Judge Stack, who was known universally as Jackie, was 89, and resided in Mineola and Shelter Island. She had been a long-time resident of East Hills, N.Y., where she raised her family and had served as deputy mayor. At her death, she was Of Counsel to the Garden City law firm of Barket Epstein Kearon Aldea & LoTurco, where she was head of the Family & Divorce Mediation Group.

During a legal career that did not begin until she was almost 50, Judge Stack found success as a prosecutor, criminal defense attorney, matrimonial lawyer, appellate specialist, legal administrator and educator.

She earned her law degree from St. John’s University School of Law in 1979, a year before her youngest child graduated from high school. She joined the Nassau County District Attorney’s Office, where she rose to deputy chief of the Rackets Bureau.

Among other high-profile cases, she led the prosecution of a nationwide pedophile organization. She also prosecuted labor racketeering cases and served as a Special Assistant US Attorney in the Southern District of New York. 

After several years in private practice, where she specialized in criminal appeals, Judge Stack turned her focus to serving the legal community of Nassau and Suffolk counties. From 1991 through 1996 she was the administrator in Nassau for the statewide program that assigns private attorneys to indigent criminal defendants.

When New York authorized capital punishment in 1995, Judge Stack was appointed to an elite panel that screened attorneys to ensure that only those with the most skill and experience were appointed to death penalty cases.

She also served for eight years as a member of the disciplinary body that adjudicates complaints against attorneys in Nassau and Suffolk counties, and remained a special referee hearing appeals from that body until her death.

Judge Stack was elected to the Nassau County District Court in 1997 and was elected to the State Supreme Court in 2000. As a new member of the Court, Judge Stack was assigned to the Matrimonial Part, hearing divorce, property and custody cases.
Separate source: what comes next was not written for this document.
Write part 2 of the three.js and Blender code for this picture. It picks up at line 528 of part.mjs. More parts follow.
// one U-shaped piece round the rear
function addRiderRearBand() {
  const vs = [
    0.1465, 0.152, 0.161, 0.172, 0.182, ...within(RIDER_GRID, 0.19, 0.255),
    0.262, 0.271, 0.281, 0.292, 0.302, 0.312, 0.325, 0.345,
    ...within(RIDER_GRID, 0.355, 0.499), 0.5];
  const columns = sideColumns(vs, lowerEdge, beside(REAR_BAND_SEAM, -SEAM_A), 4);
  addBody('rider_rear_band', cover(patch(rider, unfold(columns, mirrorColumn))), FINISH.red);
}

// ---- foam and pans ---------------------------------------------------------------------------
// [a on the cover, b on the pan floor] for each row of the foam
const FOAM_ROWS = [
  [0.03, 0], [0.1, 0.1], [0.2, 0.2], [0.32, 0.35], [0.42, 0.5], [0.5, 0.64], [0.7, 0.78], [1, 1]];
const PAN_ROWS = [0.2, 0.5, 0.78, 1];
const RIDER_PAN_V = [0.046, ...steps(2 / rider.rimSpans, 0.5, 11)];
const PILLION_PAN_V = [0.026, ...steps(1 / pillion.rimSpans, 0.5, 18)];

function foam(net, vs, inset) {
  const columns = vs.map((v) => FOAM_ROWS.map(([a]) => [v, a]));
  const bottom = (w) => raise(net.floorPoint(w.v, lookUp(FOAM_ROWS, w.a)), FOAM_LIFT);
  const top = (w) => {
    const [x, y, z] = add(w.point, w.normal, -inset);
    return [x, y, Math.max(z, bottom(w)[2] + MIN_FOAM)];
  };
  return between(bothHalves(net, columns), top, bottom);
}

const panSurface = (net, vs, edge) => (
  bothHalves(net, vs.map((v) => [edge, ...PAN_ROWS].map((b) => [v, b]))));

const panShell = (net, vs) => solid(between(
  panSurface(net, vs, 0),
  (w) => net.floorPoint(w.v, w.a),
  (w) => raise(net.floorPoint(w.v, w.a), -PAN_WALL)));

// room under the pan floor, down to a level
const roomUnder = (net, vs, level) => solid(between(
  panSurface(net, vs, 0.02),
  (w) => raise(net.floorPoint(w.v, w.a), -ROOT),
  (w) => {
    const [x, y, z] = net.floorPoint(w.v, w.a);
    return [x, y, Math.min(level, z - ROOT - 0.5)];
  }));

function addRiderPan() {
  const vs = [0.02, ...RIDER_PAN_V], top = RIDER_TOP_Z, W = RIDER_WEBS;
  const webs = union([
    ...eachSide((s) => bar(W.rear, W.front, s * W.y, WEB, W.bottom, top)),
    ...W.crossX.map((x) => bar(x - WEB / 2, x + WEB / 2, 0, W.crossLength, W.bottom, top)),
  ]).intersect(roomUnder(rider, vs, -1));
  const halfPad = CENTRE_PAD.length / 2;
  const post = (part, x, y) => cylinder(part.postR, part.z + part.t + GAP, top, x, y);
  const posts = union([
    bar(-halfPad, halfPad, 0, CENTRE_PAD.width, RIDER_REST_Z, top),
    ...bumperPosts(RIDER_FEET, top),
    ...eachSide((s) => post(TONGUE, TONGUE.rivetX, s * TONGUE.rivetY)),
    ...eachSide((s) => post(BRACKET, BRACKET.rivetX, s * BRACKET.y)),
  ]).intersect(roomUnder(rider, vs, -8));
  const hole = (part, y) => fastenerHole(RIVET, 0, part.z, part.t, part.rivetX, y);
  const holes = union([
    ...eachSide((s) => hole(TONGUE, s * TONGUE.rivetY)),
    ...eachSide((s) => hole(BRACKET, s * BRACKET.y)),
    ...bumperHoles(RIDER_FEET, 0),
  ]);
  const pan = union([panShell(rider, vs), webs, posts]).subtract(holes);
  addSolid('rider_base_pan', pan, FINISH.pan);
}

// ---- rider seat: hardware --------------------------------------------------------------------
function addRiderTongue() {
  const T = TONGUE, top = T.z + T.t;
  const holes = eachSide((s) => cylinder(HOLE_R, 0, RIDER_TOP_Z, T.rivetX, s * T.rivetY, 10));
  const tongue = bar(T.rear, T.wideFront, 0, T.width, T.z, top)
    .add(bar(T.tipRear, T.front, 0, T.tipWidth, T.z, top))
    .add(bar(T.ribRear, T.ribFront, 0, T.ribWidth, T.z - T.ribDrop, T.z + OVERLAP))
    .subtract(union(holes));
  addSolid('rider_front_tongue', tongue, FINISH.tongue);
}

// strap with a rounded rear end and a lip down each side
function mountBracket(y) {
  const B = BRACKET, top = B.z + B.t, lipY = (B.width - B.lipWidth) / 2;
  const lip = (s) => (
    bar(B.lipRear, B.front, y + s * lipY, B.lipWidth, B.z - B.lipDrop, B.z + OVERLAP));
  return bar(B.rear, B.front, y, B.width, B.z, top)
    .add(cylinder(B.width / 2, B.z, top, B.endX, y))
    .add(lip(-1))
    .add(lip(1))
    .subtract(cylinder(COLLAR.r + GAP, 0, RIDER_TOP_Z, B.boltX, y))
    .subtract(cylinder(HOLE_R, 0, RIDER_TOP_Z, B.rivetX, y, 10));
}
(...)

There, she earned a reputation as an empathetic and efficient courtroom manager who saw through to their conclusion cases that had spent months, and sometimes years, in legal limbo.

In recognition of her courtroom prowess, Judge Stack was appointed by the Chief Judge of the State of New York, the Hon. Judith Kaye, to two elite commissions: The Commission on the Future of Indigent Defense, in 2005, and the Special Commission on the Future of New York State Courts in 2006. She remained on the court until 2007, when she was legally required to retire due to her age.

Judge Stack was an adjunct professor of Family Law at St. John’s University School of Law and a Special Professor of Family Law at Hofstra University School of Law. She held high level positions, including dean, in the continuing legal education arm of the Nassau County Bar Association. In recognition of her decades of service, the Bar Association named its annual Moot Court competition in her honor.

Judge Stack was an enthusiastic campaigner for the We Care Fund, the principal charity of the Nassau County Bar Association, of which she was a past chair and was a board member at the time of her death.

An avid theater goer and world traveler well into her 80s, Judge Stack was a member of the Manhattan Theater Club and a mainstay of its annual theater trips to London. She also was an active supporter of the Jewish Lawyers of Nassau County and of the alumnae association of Hunter College High School in New York.

Judge Stack always regarded Shelter Island as home, an affection that lives on in her children and grandchildren. 

In addition to Ms. Unger, Judge Stack is survived by her children, Ronald Stack, Brenda Stack Freed and Claudia Stack Strobing, 15 grandchildren and seven great-grandchildren. She was predeceased by her husband, the noted numismatist Norman Stack, in 1992 and by her partner, Sanford L. Goldsmith, in 2015.